E invece no, perché se questa ‘occasione’, del rinnovo della posta, si moltiplica, il gioco non finisce mai, e nello stesso tempo il gioco salta. Salta il ‘valore’ pattuito, in finzione e in funzione, della carta-moneta simbolica. Eppure, è proprio questo che sta accadendo, o che fior fiori di giuristi, politici, amministratori delegati, banchieri stanno discutendo che accada. E che io mi auguro che accada: alla fine della fiera, i ‘nostri’ risparmiatori non si saranno scottati troppo. Ma si potrebbe moltiplicare il gioco: se siamo in ottocentomila potremmo azzerare i nostri debiti in rosso che continuano a produrre interessi per le banche: okay, ricominciamo da capo, questa partita l’avete vinta voi, datemi un’altra posta. Oppure, togliere le ottocentomila ipoteche su qualunque cosa siano state emesse: okay, azzeriamole, sto giro m’è andata proprio male, ricominciamo, quanto mi date per la casa?

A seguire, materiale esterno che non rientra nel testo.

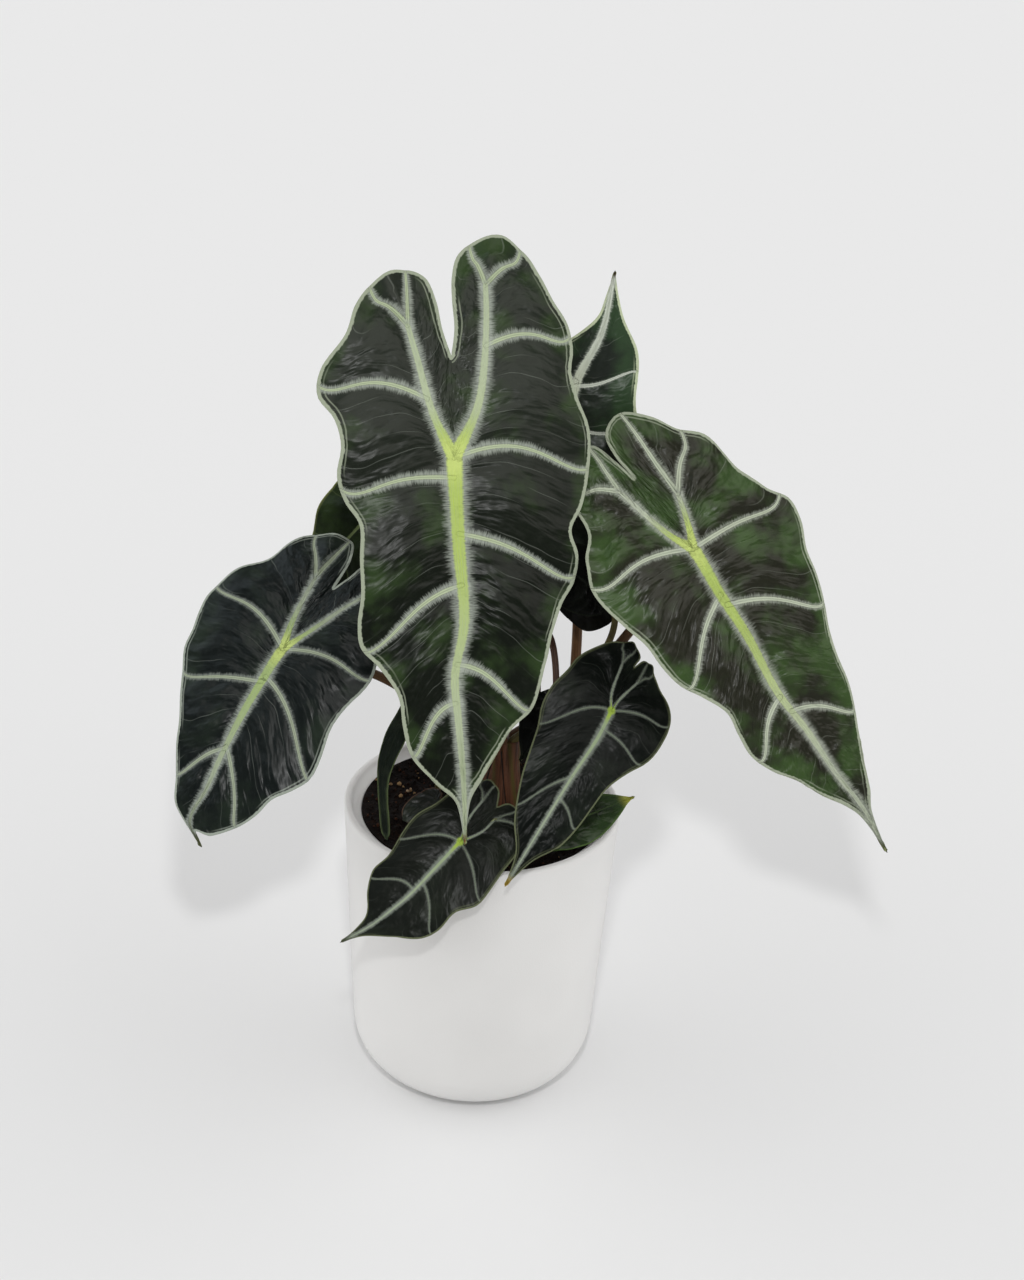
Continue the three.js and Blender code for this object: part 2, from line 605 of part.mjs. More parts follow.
// A round tube with closed ends along points, with a direction and a radius at each.
function tubeGeometry(points, tangents, radii) {
  const count = points.length;
  let side = new THREE.Vector3(0, 1, 0);
  const positions = [];
  points.forEach((point, i) => {
    side = side.clone().addScaledVector(tangents[i], -side.dot(tangents[i])).normalize();
    const other = tangents[i].clone().cross(side);
    for (let s = 0; s < STEM_SIDES; s++) {
      const angle = (2 * Math.PI * s) / STEM_SIDES;
      const ring = point
        .clone()
        .addScaledVector(side, radii[i] * Math.cos(angle))
        .addScaledVector(other, radii[i] * Math.sin(angle));
      positions.push(...ring.toArray());
    }
  });
  const index = [];
  for (let i = 0; i + 1 < count; i++) {
    for (let s = 0; s < STEM_SIDES; s++) {
      const p = i * STEM_SIDES + s;
      const q = i * STEM_SIDES + ((s + 1) % STEM_SIDES);
      index.push(p, q, q + STEM_SIDES, p, q + STEM_SIDES, p + STEM_SIDES);
    }
  }
  const top = (count - 1) * STEM_SIDES;
  for (let s = 1; s + 1 < STEM_SIDES; s++) {
    index.push(0, s + 1, s);
    index.push(top, top + s, top + s + 1);
  }
  return geometryFrom(positions, index);
}

// Where a leaf's stem starts: below the soil in its own hole, or on the crown's top.
function stemFoot({ hole, place }) {
  if (hole) return new THREE.Vector3(...hole, SOIL.top - SOIL.holeDepth + BLADE.stemGap);
  const angle = radians(place);
  return new THREE.Vector3(
    CROWN.centre[0] + CROWN.stemRing * Math.cos(angle),
    CROWN.centre[1] + CROWN.stemRing * Math.sin(angle),
    CROWN.top + BLADE.stemGap,
  );
}

// A stem curves from its foot to just under the hub. lean is where it first heads, and arrive
// is the side that it reaches the blade from, both as offsets in millimetres.
function stemGeometry(leaf, frame) {
  const { hole, lean, arrive, radii } = leaf.stem;
  const [footRadius, topRadius] = radii;
  const foot = stemFoot(leaf.stem);
  const collar = foot.clone();
  if (hole) collar.z = SOIL.top + SOIL.mound;
  const approach = new THREE.Vector3(...arrive);
  const slant = topRadius * Math.sin(approach.angleTo(frame.normal.clone().negate()));
  const under = bladeThickness(leaf) + BLADE.keel + BLADE.stemGap + slant;
  const end = new THREE.Vector3(...leaf.hub).addScaledVector(frame.normal, -under);
  const path = new THREE.CubicBezierCurve3(
    collar,
    collar.clone().add(new THREE.Vector3(...lean)),
    end.clone().add(approach),
    end,
  );
  const points = path.getSpacedPoints(STEM_STEPS);
  const tangents = points.map((_, i) => path.getTangentAt(i / STEM_STEPS));
  if (hole) {
    points.unshift(foot);
    tangents.unshift(new THREE.Vector3(0, 0, 1));
  } else {
    tangents[0].set(0, 0, 1);
  }
  const last = points.length - 1;
  return tubeGeometry(points, tangents, points.map((_, i) => footRadius + (topRadius - footRadius) * (i / last)));
}

// A solid turned about +Z from a profile of [radius, height] points that starts and ends on the
// axis. shape moves each point of the surface.
function turnedGeometry(profile, sides, shape) {
  const geometry = new THREE.LatheGeometry(profile.map((point) => new THREE.Vector2(...point)), sides);
  geometry.rotateX(Math.PI / 2);
  if (shape) {
    const { position } = geometry.attributes;
    for (let i = 0; i < position.count; i++) {
      position.setXYZ(i, ...shape([position.getX(i), position.getY(i), position.getZ(i)]));
    }
    geometry.computeVertexNormals();
  }
  return geometry;
}

// Points on an arc in a profile, from one angle to another in degrees.
function arcPoints([radius, height], size, from, to, steps) {
  return Array.from({ length: steps + 1 }, (_, i) => {
    const angle = radians(from + ((to - from) * i) / steps);
    return [radius + size * Math.cos(angle), height + size * Math.sin(angle)];
  });
}

const WALL_LEAN = Math.atan((POT.rimRadius - POT.footRadius) / POT.height);
const FOOT_CENTRE = [
  POT.footRadius + POT.footRound * Math.tan(WALL_LEAN) - POT.footRound / Math.cos(WALL_LEAN),
  POT.footRound,
];
const INSIDE_CENTRE = [POT.insideRadius - POT.footRound + POT.wall, POT.footRound];

// The pot's outside leans outwards to a rounded lip. Inside, a hollow runs in from the mouth to a
// narrow ledge, and from there the wall goes straight down.
function potGeometry() {
  const lean = THREE.MathUtils.radToDeg(WALL_LEAN);
  const { lip, mouthRadius, insideRadius, ledge, wall } = POT;
  const lipHeight = POT.height - lip;
  const outerLip = [POT.footRadius + lipHeight * Math.tan(WALL_LEAN) - lip / Math.cos(WALL_LEAN), lipHeight];
  const innerLip = [mouthRadius + lip, lipHeight];
  const hollow = arcPoints([insideRadius, lipHeight], 1, 0, -90, 4).map(([radius, height]) => [
    insideRadius + (radius - insideRadius) * (mouthRadius - insideRadius),
    lipHeight + (height - lipHeight) * (lipHeight - ledge),
  ]);
  return turnedGeometry(
    [
      [0, 0],
      ...arcPoints(FOOT_CENTRE, POT.footRound, -90, -lean, 6),
      ...arcPoints(outerLip, lip, -lean, 90, 2),
      ...arcPoints(innerLip, lip, 90, 180, 2),
      ...hollow.slice(1),
      ...arcPoints(INSIDE_CENTRE, POT.footRound - wall, 0, -90, 5),
      [0, wall],
    ],
    POT.sides,
  );
}

// Low mounds on the soil, as a height at a place.
function moundHeight(x, y) {
  return SOIL.mound * 0.5 * (Math.sin(x * 0.21 + 1.3) * Math.cos(y * 0.17) + Math.sin((x - y) * 0.13));
}

// A closed geometry as a solid that can be cut.
function solidOf(geometry) {
  const bare = geometry.clone().deleteAttribute("normal").deleteAttribute("uv");
  const { attributes, index } = mergeVertices(bare);
  return new manifold.Manifold(new manifold.Mesh({
    numProp: 3,
    vertProperties: attributes.position.array,
    triVerts: new Uint32Array(index.array),
  }));
}

// An upright round hole in the soil, as the solid that is taken away.
function holeSolid(x, y, radius, depth) {
  const height = depth + 2 * SOIL.mound + 2;
  const plug = new THREE.CylinderGeometry(radius, radius, height, SOIL.holeSides);
  plug.rotateX(Math.PI / 2);
  plug.translate(x, y, SOIL.top - depth + height / 2);
  return solidOf(plug);
}

function soilGeometry(leaves) {
  const edge = POT.insideRadius - SOIL.clearance;
  const inset = POT.wall + SOIL.clearance;
  const foot = arcPoints(INSIDE_CENTRE, POT.footRound - inset, -90, 0, 5);
  const surface = Array.from({ length: SOIL.rings }, (_, i) => [edge * (1 - i / SOIL.rings), SOIL.top]);
  const bare = turnedGeometry(
    [[0, inset], ...foot, ...surface, [0, SOIL.top]],
    SOIL.sides,
    ([x, y, z]) => {
      const onSurface = Math.abs(z - SOIL.top) < 0.01 && Math.hypot(x, y) < edge - 0.01;
      return [x, y, onSurface ? z + moundHeight(x, y) : z];
    },
  );
  const holes = Object.values(leaves)
    .filter(({ stem }) => stem.hole)
    .map(({ stem }) => holeSolid(...stem.hole, stem.radii[0] + SOIL.holeClearance, SOIL.holeDepth));
  holes.push(holeSolid(...CROWN.centre, CROWN.hole, SOIL.top - CROWN.bottom + BLADE.stemGap));
  const mesh = holes.reduce((soil, hole) => soil.subtract(hole), solidOf(bare)).getMesh();
  return geometryFrom(Array.from(mesh.vertProperties), Array.from(mesh.triVerts));
}

// The crown: the bases of the leaf stalks, wrapped round each other into one fluted stump.
function crownGeometry() {
  const { centre, soilRadius, neckRadius, bottom, top } = CROWN;
  const profile = [
    [0, bottom], [soilRadius * 0.8, bottom], [soilRadius, bottom + 6], [soilRadius, SOIL.top + 4],
    [neckRadius * 1.1, SOIL.top + 16], [neckRadius, top - 14], [neckRadius * 1.03, top - 1.5],
    [neckRadius * 0.93, top], [0, top],
  ];
  return turnedGeometry(profile, CROWN.sides, ([x, y, z]) => {
    const angle = Math.atan2(y, x) + (z - bottom) * CROWN.twist;
    const flute = 1 - CROWN.fluting * (1 - Math.abs(Math.cos((angle * CROWN.sheaths) / 2)));
    return [centre[0] + x * flute, centre[1] + y * flute, z];
  });
}

function named(name, geometry, colour, roughness) {
  const material = new THREE.MeshStandardMaterial({ color: colour, roughness, metalness: 0 });
  const mesh = new THREE.Mesh(geometry, material);
  mesh.name = name;
  return mesh;
}

function buildPlant() {
  const group = new THREE.Group();
  group.name = "potted_alocasia_polly";
  const leaves = Object.fromEntries(
    Object.entries(LEAVES).map(([key, spec]) => [key, spec.tip ? youngLeaf(spec) : spec]),
  );
  group.add(named("pot", potGeometry(), 0xdcdcdc, 0.6));
  group.add(named("soil", soilGeometry(leaves), 0x2a1a14, 0.95));
  group.add(named("crown", crownGeometry(), 0x7a4a3c, 0.6));
  for (const [place, leaf] of Object.entries(leaves)) {
    const frame = bladeFrame(leaf);
    group.add(named(`blade_${place}`, bladeGeometry(leaf, frame), leaf.colour, 0.35));
    group.add(named(`petiole_${place}`, stemGeometry(leaf, frame), 0x8a6248, 0.5));
  }
  return group;
}

export default buildPlant();
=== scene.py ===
"""Potted alocasia polly in a round white pot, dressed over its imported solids.

Shape data is in millimetres with +Z up and -Y to the front, and turns into metres in each mesh.
"""

import json
import logging
import math
from dataclasses import dataclass, field, replace
from enum import Enum
from typing import Any

import bpy
import numpy as np
from mathutils import Matrix

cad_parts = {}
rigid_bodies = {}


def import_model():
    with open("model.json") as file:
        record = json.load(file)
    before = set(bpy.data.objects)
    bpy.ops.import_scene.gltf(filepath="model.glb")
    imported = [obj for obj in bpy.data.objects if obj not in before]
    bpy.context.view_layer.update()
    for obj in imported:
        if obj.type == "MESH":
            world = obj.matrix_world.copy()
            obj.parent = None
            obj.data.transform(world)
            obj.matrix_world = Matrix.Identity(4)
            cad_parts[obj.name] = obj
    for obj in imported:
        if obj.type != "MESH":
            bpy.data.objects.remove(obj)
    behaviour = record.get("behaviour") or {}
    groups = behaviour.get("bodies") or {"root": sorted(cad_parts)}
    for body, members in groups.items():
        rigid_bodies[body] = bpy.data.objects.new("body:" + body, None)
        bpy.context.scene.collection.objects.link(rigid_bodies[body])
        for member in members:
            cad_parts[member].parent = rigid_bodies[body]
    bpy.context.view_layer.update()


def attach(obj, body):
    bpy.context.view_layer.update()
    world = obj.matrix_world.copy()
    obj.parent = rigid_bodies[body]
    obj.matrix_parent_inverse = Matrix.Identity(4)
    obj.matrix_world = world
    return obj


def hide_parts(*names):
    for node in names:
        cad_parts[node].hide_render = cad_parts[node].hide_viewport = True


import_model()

REPORT = logging.getLogger("plant")
MM = 0.001
TAU = 2 * math.pi

# Millimetres round a blade for one step of its map's u
MAP_UNIT = 100.0

Array = np.ndarray
Colour = tuple[float, float, float, float]
Rows = list[list[float]]
Socket = bpy.types.NodeSocket
Material = bpy.types.Material
Tree = bpy.types.NodeTree


def tone(red: float, green: float, blue: float) -> Colour:
    """Return the linear colour of display values from 0 to 255."""
    shares = np.array([red, green, blue]) / 255
    linear = np.where(shares <= 0.04045, shares / 12.92, ((shares + 0.055) / 1.055) ** 2.4)
    return (*linear.tolist(), 1.0)


# Shapes as arrays

def arc_walk(distance: Array, arcs: Rows, first: float = 0.0) -> tuple[Array, Array, Array]:
    """Walk distances along a chain of arcs.

    On each arc the heading turns evenly, so the way along is the change of its sine over the
    turning rate, and the drop is the change of its cosine over that rate.

    Args:
        distance: How far to walk, in millimetres.
        arcs: The [length, degrees] of each arc in turn.
        first: The heading at the start, in degrees.

    Returns:
        How far along and how far down each walk gets, and the heading there in radians.
    """
    turn = math.radians(first)
    along = np.zeros_like(distance)
    drop = np.zeros_like(distance)
    here = np.full_like(distance, turn)
    start = 0.0
    for length, degrees in arcs:
        rate = math.radians(degrees) / length
        step = np.clip(distance - start, 0, length)
        along += (np.sin(turn + rate * step) - math.sin(turn)) / rate
        drop += (math.cos(turn) - np.cos(turn + rate * step)) / rate
        here += rate * step
        turn += rate * length
        start += length
    rest = np.maximum(distance - start, 0)
    return along + rest * math.cos(turn), drop + rest * math.sin(turn), here


def cubic(t: Array, here: Array, rise: Array, slope: Array, exit_slope: Array) -> Array:
    """Return a cubic at t from 0 to 1, from its start, its rise and its slopes at both ends."""
    return here + t * (slope + t * (3 * rise - 2 * slope - exit_slope
                                    + t * (slope + exit_slope - 2 * rise)))


def spline_at(points: Rows, place: Array) -> Array:
    """Return a smooth curve's points, where whole places are the given points themselves.

    Each stretch is a cubic whose end slopes are half the step between the neighbours.
    """
    known = np.array(points, float)
    ends = np.vstack([2 * known[0] - known[1], known, 2 * known[-1] - known[-2]])
    i = np.clip(np.floor(place).astype(int), 0, len(known) - 2)
    before, here, after, beyond = (ends[i + k] for k in range(4))
    return cubic((place - i)[..., None], here, after - here, (after - before) / 2, (beyond - here) / 2)


def drift_at(knots: Rows, along: Array) -> Array:
    """Return the midrib's sideways wander.

    Args:
        knots: The [along, sideways] places that it passes, joined by cubics.
        along: Where it is wanted.

    Returns:
        How far sideways it is there.
    """
    if not knots:
        return np.zeros_like(along)
    x, y = np.array(knots, float).T
    last = len(x) - 1
    low = np.maximum(np.arange(last + 1) - 1, 0)
    high = np.minimum(np.arange(last + 1) + 1, last)
    slopes = (y[high] - y[low]) / (x[high] - x[low])
    i = np.clip(np.searchsorted(x, along, side="right") - 1, 0, last - 1)
    width = x[i + 1] - x[i]
    t = np.clip((along - x[i]) / width, 0, 1)
    return cubic(t, y[i], y[i + 1] - y[i], slopes[i] * width, slopes[i + 1] * width)


def nearest_on(path: Array, points: Array) -> tuple[Array, Array]:
    """Find the place of a polyline that is nearest to each point.

    Args:
        path: The polyline's points.
        points: The points to measure from.

    Returns:
        Each point's distance to the polyline, and how far along it the nearest place is.
    """
    start = path[:-1]
    step = path[1:] - path[:-1]
    size = np.maximum((step ** 2).sum(1), 1e-12)
    offset = points[:, None, :] - start[None]
    share = np.clip((offset * step).sum(2) / size, 0, 1)
    away = np.sqrt(((offset - share[..., None] * step) ** 2).sum(2))
    best = away.argmin(1)
    rows = np.arange(len(points))
    run = np.concatenate([[0], np.cumsum(np.sqrt(size))])
    return away[rows, best], run[best] + share[rows, best] * np.sqrt(size)[best]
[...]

Ecco, se lo moltiplicassimo, se questi ottocentomila continueranno e amplificheranno la loro battaglia, se altri se ne aggiungeranno, se il ‘valore-denaro’ si mostrasse per quello che effettivamente è, un processo totalmente sganciato da qualunque valore-merce, una ipoteca terribile sul ‘futuro’ della nostra capacità di produrre e immaginare, un potere eccessivo sulle nostre vite, il ‘simbolo potente’ della nostra alienazione collettiva, forse torneremmo a ‘giocare’ col denaro. Con un altro ‘spirito’.